If it ain't broke, don't fix it. I am more than skeptical about the
interest of this new notation.
The two behaviors you describe for include and exclude do not look
conflicting to me. Inclusion is a strong request, the user enforce the
usage of a specific interface. If the interface is not available, then
we have a problem. Exclude on the other side, must enforce that a
specific interface is not in use, fact that can be quite simple if the
interface is not available.
I'm not a fan of the nowarn option. Seems like a lot of code with
limited interest, especially if we only plan to support it in TCP.
If you need specialized arguments for some of your nodes here is what
I do: rename the binaries to .orig, and use the original name to
create a sh script that will change the value of mca_param_files to
something based on the host name (if such a file exists) and then call
the .orig executable. Works like a charm., even when a batch scheduler
On Mon, Feb 4, 2013 at 12:02 PM, Jeff Squyres (jsquyres)
> On Feb 1, 2013, at 9:59 PM, "Barrett, Brian W" <bwbarre_at_[hidden]> wrote:
>> I don't think this is right either. Excluding a device that doesn't exist has many use cases. Such as disabling a network that only exists on part of the cluster. I'm not sure about what to do with seq; it's more like include than exclude.
> Hmm. I've now given this quite a bit of thought. Here's what I think:
> 1. Just like there might be good reasons to exclude non-existent interfaces (e.g., networks that only include on part of the cluster), the same argument could be made for *including* non-existent interfaces.
> 2. It seems odd to me to have different behavior for non-existent interfaces between include, exclude, and/or seq.
> 3. We have a very strong precedent throughout OMPI that if a human asks for something that OMPI can't deliver, OMPI should error. According to this, and according to the Law of Least Surprise, I would think that if I typo an exclude interface name, OMPI should error and make a human figure it out.
> 4. If someone wants different includes/excludes in different parts of the cluster, then they should have per-node values for these MCA params.

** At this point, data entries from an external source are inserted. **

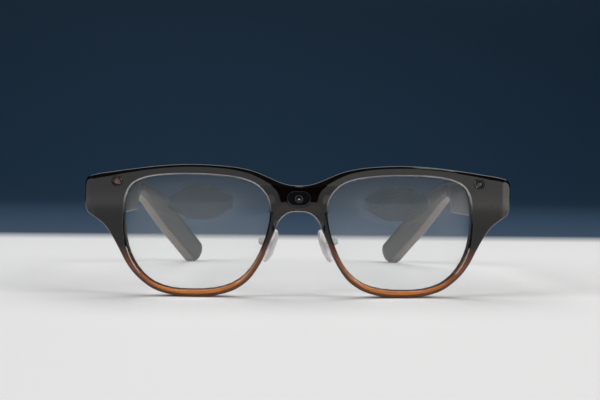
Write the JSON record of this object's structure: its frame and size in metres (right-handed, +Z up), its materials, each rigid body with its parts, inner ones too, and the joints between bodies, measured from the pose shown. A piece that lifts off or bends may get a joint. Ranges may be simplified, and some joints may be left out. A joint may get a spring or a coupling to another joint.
{
  "type": "smart glasses",
  "caption": "Full-rim glasses with clear lenses, a display grating in each lens, a small camera in the bridge and folding temples that hold electronics",
  "frame": {"origin": "middle of the bottom of the bounding box, with the glasses standing on the lower rims and ear tips and the temples open", "axes": "+Y runs back along the temples, so the front faces -Y; +Z is up; +X is the wearer's left"},
  "size_m": [0.1484, 0.1486, 0.0459],
  "materials": {
    "frame_gloss": "polished tinted cellulose, near black at the brow, amber and translucent low on the rims",
    "lens_clear": "polished clear lens with a faint grey veil",
    "waveguide_glass": "polished thin glass plate",
    "grating_film": "fine ruled grating, grey in most light",
    "black_plastic": "fine moulded satin",
    "dark_glass": "polished black glass",
    "sensor_glass": "polished pinkish brown window",
    "hinge_steel": "machined steel",
    "gold_core": "polished gold-plated metal",
    "silicone_clear": "clear silicone, slightly milky",
    "arm_clear": "clear moulded plastic",
    "temple_satin": "satin dark taupe",
    "tip_satin": "satin dark taupe",
    "circuit_board": "solder mask over fibreglass",
    "flex_film": "amber film",
    "battery_foil": "aluminium laminate pouch",
    "alloy_housing": "machined alloy",
    "speaker_body": "moulded plastic",
    "mesh_steel": "fine woven wire",
    "light_pipe": "diffusing plastic",
    "button_gloss": "satin-polished plastic"
  },
  "bodies": {
    "root": {"front_frame": "frame_gloss", "lens_left": "lens_clear", "lens_right": "lens_clear", "display_grating_left": "grating_film", "display_grating_right": "grating_film", "waveguide_left": "waveguide_glass", "waveguide_right": "waveguide_glass", "lens_retainer_left": "black_plastic", "lens_retainer_right": "black_plastic", "brow_flex": "flex_film", "brow_cover_left": "black_plastic", "brow_cover_right": "black_plastic", "bridge_cover": "black_plastic", "camera_window": "dark_glass", "camera_lens": "dark_glass", "camera_module": "alloy_housing", "sensor_window": "dark_glass", "status_light_window": "sensor_glass", "light_sensor": "speaker_body", "status_light": "light_pipe", "light_engine_left": "alloy_housing", "light_engine_right": "alloy_housing", "front_hinge_leaf_left": "hinge_steel", "front_hinge_leaf_right": "hinge_steel", "hinge_pin_left": "hinge_steel", "hinge_pin_right": "hinge_steel", "front_hinge_screw_left": "hinge_steel", "front_hinge_screw_right": "hinge_steel", "nose_arm_left": "arm_clear", "nose_arm_right": "arm_clear"},
    "temple_left": {"temple_shell_left": "temple_satin", "temple_cover_left": "black_plastic", "ear_tip_left": "tip_satin", "core_bar_left": "hinge_steel", "temple_hinge_leaf_left": "hinge_steel", "temple_hinge_screw_left": "hinge_steel", "battery_left": "battery_foil", "speaker_left": "speaker_body", "speaker_mesh_left": "mesh_steel", "power_board": "circuit_board", "power_switch": "alloy_housing"},
    "temple_right": {"temple_shell_right": "temple_satin", "temple_cover_right": "black_plastic", "ear_tip_right": "tip_satin", "core_bar_right": "hinge_steel", "temple_hinge_leaf_right": "hinge_steel", "temple_hinge_screw_right": "hinge_steel", "battery_right": "battery_foil", "speaker_right": "speaker_body", "speaker_mesh_right": "mesh_steel", "main_board": "circuit_board", "touch_sensor": "flex_film", "capture_switch": "alloy_housing", "charging_contacts": "gold_core"},
    "nose_pad_l": {"nose_pad_left": "silicone_clear", "nose_pad_core_left": "gold_core"},
    "nose_pad_r": {"nose_pad_right": "silicone_clear", "nose_pad_core_right": "gold_core"},
    "capture": {"capture_button": "button_gloss"},
    "power": {"power_button": "button_gloss"}
  },
  "joints": [
    {"name": "temple_fold_left", "type": "hinge", "parent": "root", "child": "temple_left", "pos_m": [0.0644, -0.06032, 0.0345], "axis": [0, 0, 1], "range_deg": [0, 78]},
    {"name": "temple_fold_right", "type": "hinge", "parent": "root", "child": "temple_right", "pos_m": [-0.0644, -0.06032, 0.0345], "axis": [0, 0, -1], "range_deg": [0, 48]},
    {"name": "nose_rock_left", "type": "hinge", "parent": "root", "child": "nose_pad_l", "pos_m": [0.012, -0.06292, 0.0182], "axis": [0.309, 0.9511, 0], "range_deg": [-6, 6], "stiffness_Nm_per_rad": 0.002},
    {"name": "nose_rock_right", "type": "hinge", "parent": "root", "child": "nose_pad_r", "pos_m": [-0.012, -0.06292, 0.0182], "axis": [-0.309, 0.9511, 0], "range_deg": [-6, 6], "stiffness_Nm_per_rad": 0.002},
    {"name": "capture_press", "type": "slide", "parent": "temple_right", "child": "capture", "axis": [0, 0, -1], "range_m": [0, 0.0003], "stiffness_N_per_m": 1500},
    {"name": "power_press", "type": "slide", "parent": "temple_left", "child": "power", "axis": [0, 0, 1], "range_m": [0, 0.0003], "stiffness_N_per_m": 1500}
  ]
}
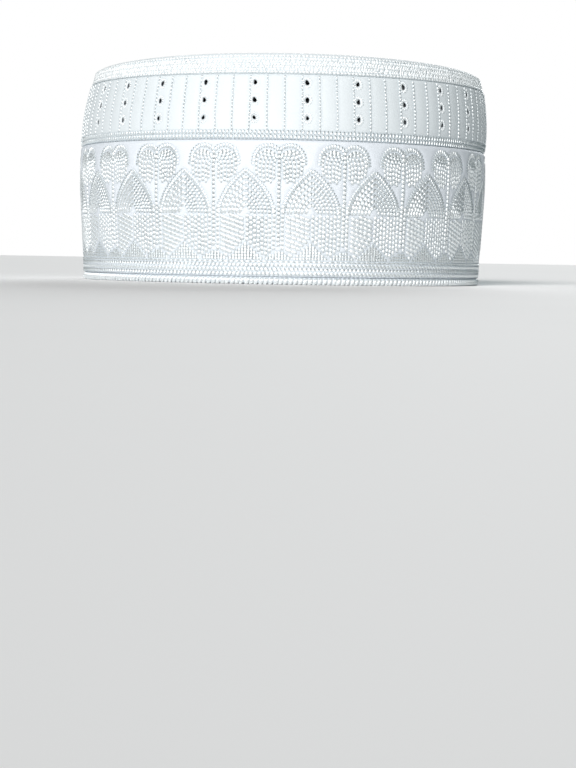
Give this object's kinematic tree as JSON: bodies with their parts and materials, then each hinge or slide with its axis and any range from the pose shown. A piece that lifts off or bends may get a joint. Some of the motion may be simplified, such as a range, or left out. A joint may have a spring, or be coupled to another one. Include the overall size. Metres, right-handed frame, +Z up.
{
  "type": "kufi",
  "caption": "Round brimless embroidered kufi with an upright band, a pierced upper band and a flat oval crown.",
  "frame": {"origin": "middle of the rim's oval, on the plane that the rim rests on", "axes": "+Z up to the crown, -Y to the front, +Y to the back, +X to the wearer's left"},
  "size_m": [0.1796, 0.198, 0.0933],
  "materials": {
    "band_satin": "satin",
    "silk_thread": "satin",
    "edge_stitching": "matte",
    "crown_cloth": "matte"
  },
  "bodies": {
    "root": {"rim_binding": "silk_thread", "lower_band": "band_satin", "upper_band": "band_satin", "crown_edge": "edge_stitching", "crown": "crown_cloth"}
  },
  "joints": []
}
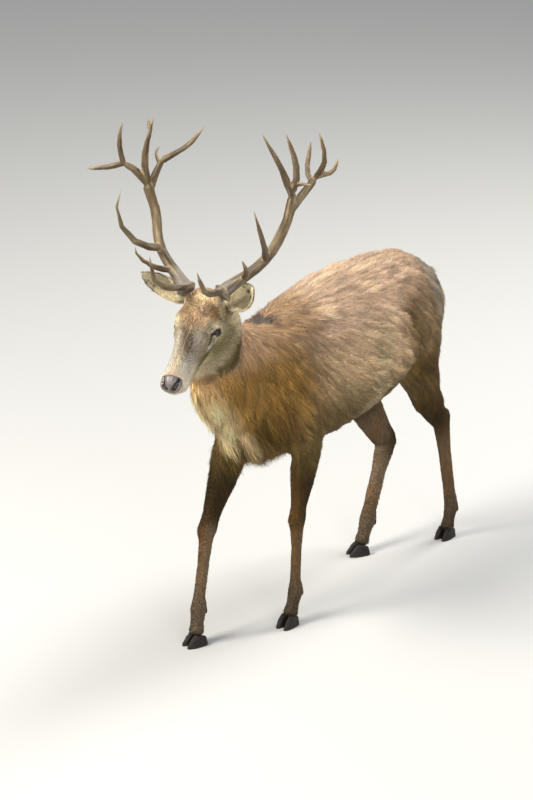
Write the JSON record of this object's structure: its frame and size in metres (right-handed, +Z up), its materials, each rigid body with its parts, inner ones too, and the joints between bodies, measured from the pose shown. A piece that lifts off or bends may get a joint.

> 5. That being said, #4 is not always feasible. Concrete example (which is why this whole thing started, incidentally): in my MTT cluster at Cisco, I have *some* nodes with back-to-back interfaces. I can't think of a good way to have per-node MCA params in an MTT run that is SLURM-queued and may end up on random nodes in my cluster -- that may or may not include nodes with loopback interfaces.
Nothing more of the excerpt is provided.